▶ [Stated goal] In the material below, find every line with "shown" and pull it out.

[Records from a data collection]
start

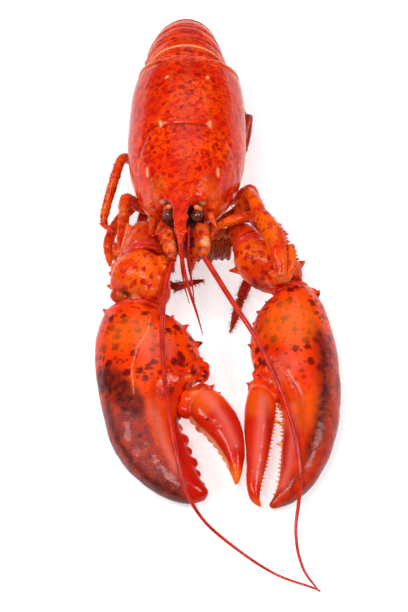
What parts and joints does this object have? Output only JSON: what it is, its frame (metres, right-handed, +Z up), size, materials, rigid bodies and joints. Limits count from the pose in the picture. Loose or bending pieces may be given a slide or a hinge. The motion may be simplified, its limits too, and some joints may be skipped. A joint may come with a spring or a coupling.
{
  "type": "boiled lobster",
  "caption": "Whole boiled lobster at rest, tail curled under, claws laid out in front, long antennae sweeping over them to the table.",
  "frame": {"origin": "middle of the flat face the telson rests on, at table level", "axes": "+Y along the body from head to tail, +Z up from the table, +X to the lobster's own left"},
  "size_m": [0.1181, 0.3177, 0.0658],
  "materials": {
    "shell_red": "boiled red shell, glossy, mottled darker",
    "limb_orange": "boiled orange shell of the limbs, satin to glossy",
    "feeler_red": "deep red horny feeler, glossy",
    "eye_brown": "dark brown eye, glossy"
  },
  "bodies": {
    "root": {"antenna_base_left": "limb_orange", "antenna_base_right": "limb_orange", "antenna_left": "feeler_red", "antenna_right": "feeler_red", "antenna_scale_left": "limb_orange", "antenna_scale_right": "limb_orange", "antennule_left": "feeler_red", "antennule_right": "feeler_red", "carapace": "shell_red", "crusher_carpus": "limb_orange", "crusher_dactyl": "shell_red", "crusher_ischium": "limb_orange", "crusher_merus": "limb_orange", "crusher_propodus": "shell_red", "cutter_carpus": "limb_orange", "cutter_dactyl": "shell_red", "cutter_ischium": "limb_orange", "cutter_merus": "limb_orange", "cutter_propodus": "shell_red", "eye_left": "eye_brown", "eye_right": "eye_brown", "leg_left_1_dactyl": "limb_orange", "leg_left_1_merus": "limb_orange", "leg_left_1_propodus": "limb_orange", "leg_left_2_dactyl": "limb_orange", "leg_left_2_merus": "limb_orange", "leg_left_2_propodus": "limb_orange", "leg_left_3_dactyl": "limb_orange", "leg_left_3_merus": "limb_orange", "leg_left_3_propodus": "limb_orange", "leg_left_4_dactyl": "limb_orange", "leg_left_4_merus": "limb_orange", "leg_left_4_propodus": "limb_orange", "leg_right_1_dactyl": "limb_orange", "leg_right_1_merus": "limb_orange", "leg_right_1_propodus": "limb_orange", "leg_right_2_dactyl": "limb_orange", "leg_right_2_merus": "limb_orange", "leg_right_2_propodus": "limb_orange", "leg_right_3_dactyl": "limb_orange", "leg_right_3_merus": "limb_orange", "leg_right_3_propodus": "limb_orange", "leg_right_4_dactyl": "limb_orange", "leg_right_4_merus": "limb_orange", "leg_right_4_propodus": "limb_orange", "maxilliped_left": "limb_orange", "maxilliped_right": "limb_orange", "sternum": "limb_orange", "tail_segment_1": "shell_red", "tail_segment_2": "shell_red", "tail_segment_3": "shell_red", "tail_segment_4": "shell_red", "tail_segment_5": "shell_red", "tail_segment_6": "shell_red", "telson": "shell_red", "uropod_inner_left": "shell_red", "uropod_inner_right": "shell_red", "uropod_outer_left": "shell_red", "uropod_outer_right": "shell_red"}
  },
  "joints": []
}
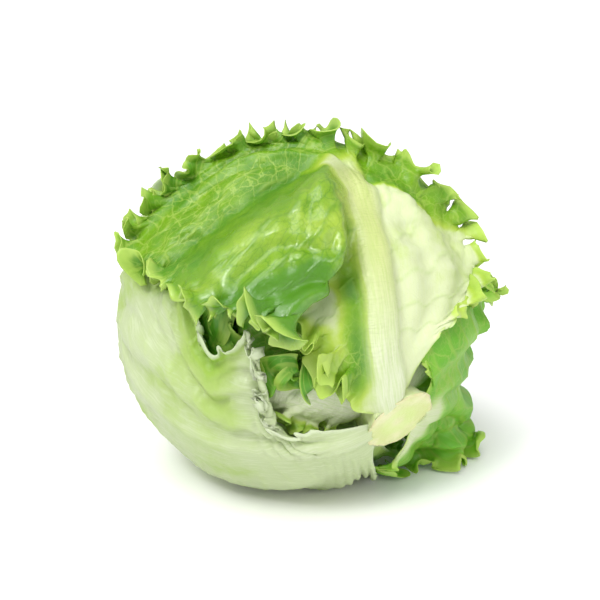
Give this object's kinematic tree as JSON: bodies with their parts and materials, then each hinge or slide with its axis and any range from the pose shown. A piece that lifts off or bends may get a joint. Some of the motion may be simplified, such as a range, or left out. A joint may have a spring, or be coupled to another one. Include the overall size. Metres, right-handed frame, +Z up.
{
  "type": "head of lettuce",
  "caption": "Frilly-edged head of lettuce lying on its side, with a slanted cut stem, wrapped pale leaves and ruffled green edges.",
  "frame": {"origin": "on the surface the head rests on, under the middle of its bounding box", "axes": "+Z up, away from the surface; +X towards the side that the stem's cut end leans to; -Y towards the side with the stem"},
  "size_m": [0.203, 0.2128, 0.1911],
  "materials": {
    "green_leaf": "fresh green leaf blade, waxy, slightly translucent, paler towards its rib",
    "pale_leaf": "pale whitish-green wrapper leaf, satin",
    "stem": "cut stem, moist and fibrous, browning at its rim",
    "heart": "packed pale inner leaves"
  },
  "bodies": {
    "root": {"heart": "heart", "stem": "stem", "leaf_crown": "green_leaf", "leaf_cradle": "pale_leaf", "leaf_skirt": "green_leaf", "leaf_back": "pale_leaf", "leaf_shoulder": "pale_leaf", "leaf_inner": "green_leaf", "leaf_window": "green_leaf"}
  },
  "joints": []
}
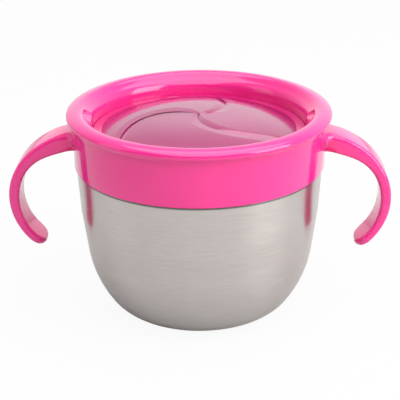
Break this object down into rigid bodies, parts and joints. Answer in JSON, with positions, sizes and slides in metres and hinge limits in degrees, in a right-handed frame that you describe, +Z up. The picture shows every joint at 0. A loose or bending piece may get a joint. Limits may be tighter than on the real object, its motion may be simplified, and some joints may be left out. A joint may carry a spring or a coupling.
{
  "type": "toddler snack container",
  "caption": "Round steel snack bowl under a screw-on collar with open side handles and a soft domed lid insert cut into swirled leaves that a hand pushes through.",
  "frame": {"origin": "middle of the base, on the surface it stands on", "axes": "+X through the right handle, +Z up, -Y towards the front leaf"},
  "size_m": [0.1466, 0.1, 0.0808],
  "materials": {
    "steel": "fine horizontal brushing",
    "seal": "soft white silicone",
    "collar_plastic": "smooth moulded pink, soft gloss",
    "soft_insert": "translucent pink, satin"
  },
  "bodies": {
    "bowl": {"bowl": "steel"},
    "seal": {"seal_ring": "seal"},
    "lid": {"collar": "collar_plastic", "flap_ring": "soft_insert"},
    "flap_left": {"flap_left": "soft_insert"},
    "flap_front": {"flap_front": "soft_insert"},
    "flap_right": {"flap_right": "soft_insert"}
  },
  "joints": [
    {"name": "lid_lift", "type": "slide", "parent": "bowl", "child": "seal", "axis": [0, 0, 1], "range_m": [0, 0.055]},
    {"name": "lid_twist", "type": "hinge", "parent": "seal", "child": "lid", "pos_m": [0, 0, 0.07], "axis": [0, 0, 1], "range_deg": [0, 180]},
    {"name": "flap_left_bend", "type": "hinge", "parent": "lid", "child": "flap_left", "pos_m": [-0.016, 0.00746, 0.0714], "axis": [0.4226, 0.9063, 0], "range_deg": [0, 70], "stiffness_Nm_per_rad": 0.005},
    {"name": "flap_front_bend", "type": "hinge", "parent": "lid", "child": "flap_front", "pos_m": [0.00154, -0.01758, 0.0714], "axis": [-0.9962, -0.0872, 0], "range_deg": [0, 70], "stiffness_Nm_per_rad": 0.005},
    {"name": "flap_right_bend", "type": "hinge", "parent": "lid", "child": "flap_right", "pos_m": [0.01446, 0.01012, 0.0714], "axis": [0.5736, -0.8192, 0], "range_deg": [0, 70], "stiffness_Nm_per_rad": 0.005}
  ],
  "couplings": [
    {"joint": "flap_front_bend", "follows": "flap_left_bend", "ratio": 1},
    {"joint": "flap_right_bend", "follows": "flap_left_bend", "ratio": 1}
  ]
}
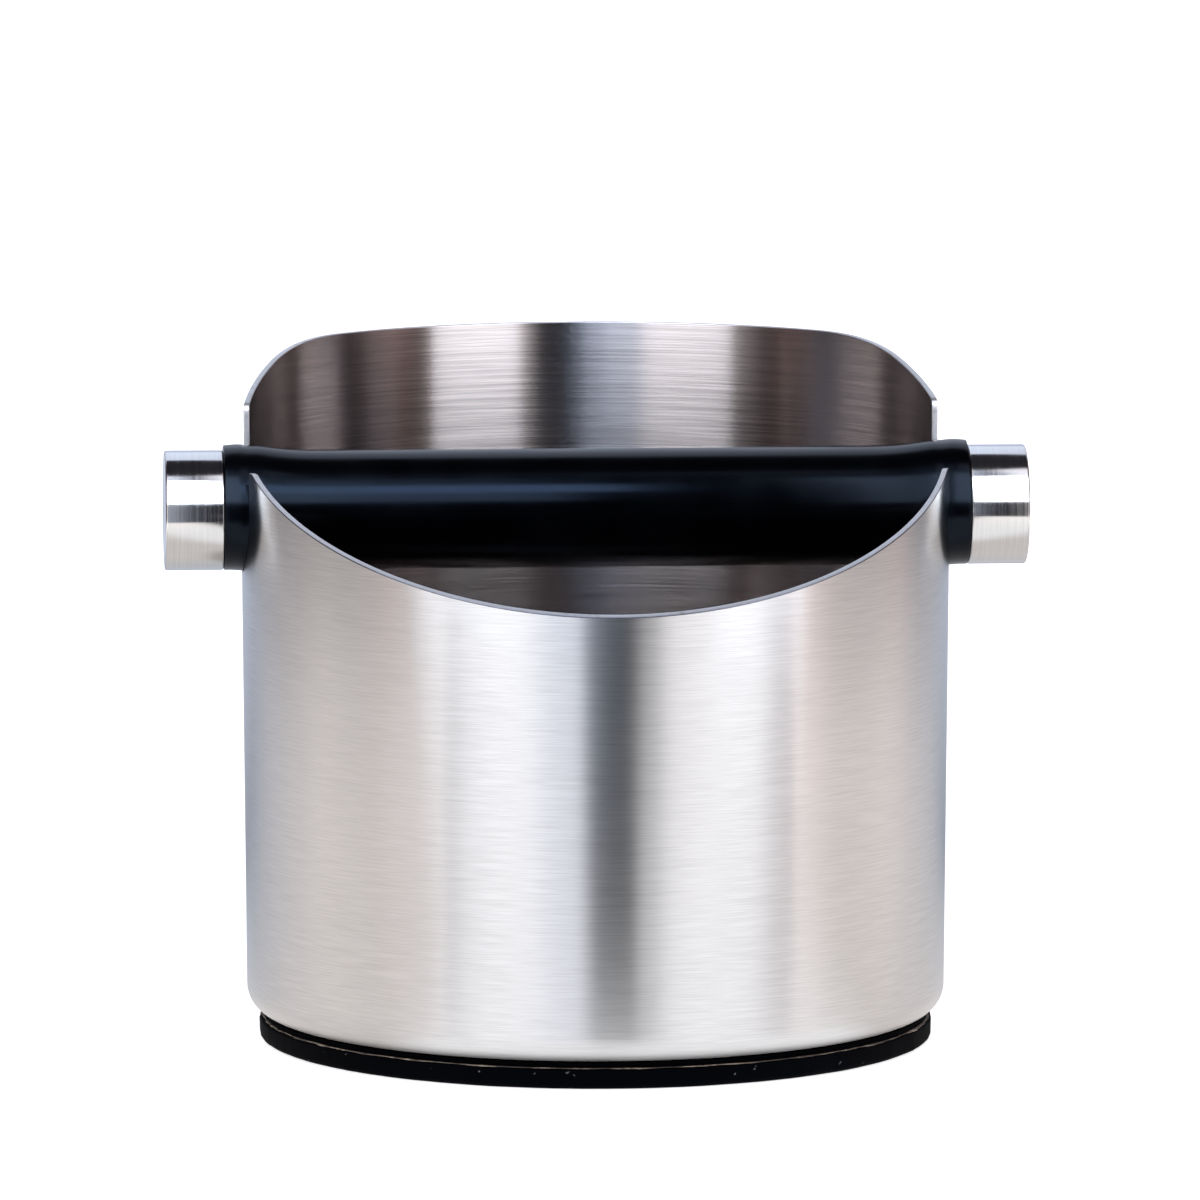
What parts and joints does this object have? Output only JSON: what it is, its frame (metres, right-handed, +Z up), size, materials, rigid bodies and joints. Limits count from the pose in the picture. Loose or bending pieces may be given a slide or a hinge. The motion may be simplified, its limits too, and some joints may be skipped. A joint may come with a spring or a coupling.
{
  "type": "espresso knock box",
  "caption": "Round steel countertop bin with an oblique mouth, a lift-out rubber-covered knock bar across open slots, and a soft non-slip base.",
  "frame": {"origin": "middle of the base's underside, on the can's axis", "axes": "+Z up; X along the knock bar, with +X to the right seen from the low front lip; +Y towards the high rear wall"},
  "size_m": [0.15, 0.1233, 0.1187],
  "materials": {
    "brushed_steel": "fine circumferential brushing",
    "foam": "matte black foam",
    "adhesive": "beige adhesive film",
    "base_rubber": "matte black, slightly dusty",
    "rod_steel": "turned",
    "sleeve_rubber": "satin black rubber",
    "cap_steel": "fine turned, almost polished",
    "stud_steel": "zinc plated"
  },
  "bodies": {
    "can": {"body_shell": "brushed_steel", "foam_layer": "foam", "adhesive_film": "adhesive", "base_pad": "base_rubber"},
    "knock_bar": {"bar_core": "rod_steel", "bar_sleeve": "sleeve_rubber", "end_cap_left": "cap_steel", "end_cap_right": "cap_steel", "cap_stud_left": "stud_steel", "cap_stud_right": "stud_steel"}
  },
  "joints": [
    {"name": "bar_lift", "type": "slide", "parent": "can", "child": "knock_bar", "axis": [0, 0, 1], "range_m": [0, 0.06]}
  ]
}
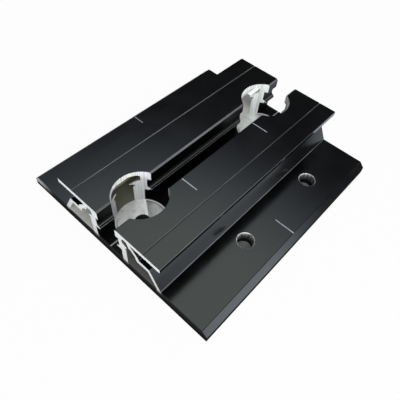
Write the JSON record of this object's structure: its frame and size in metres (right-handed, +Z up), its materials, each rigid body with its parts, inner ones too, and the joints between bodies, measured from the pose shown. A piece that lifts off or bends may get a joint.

end

▶ [Expected answer]
Give this object's kinematic tree as JSON: bodies with their parts and materials, then each hinge or slide with its axis and any range from the pose shown. A piece that lifts off or bends may get a joint. Some of the motion may be simplified, such as a range, or left out. A joint may have a spring, or be coupled to another one. Include the overall size. Metres, right-handed frame, +Z up.
Write the JSON record of this object's structure: its frame and size in metres (right-handed, +Z up), its materials, each rigid body with its parts, inner ones too, and the joints between bodies, measured from the pose shown. A piece that lifts off or bends may get a joint.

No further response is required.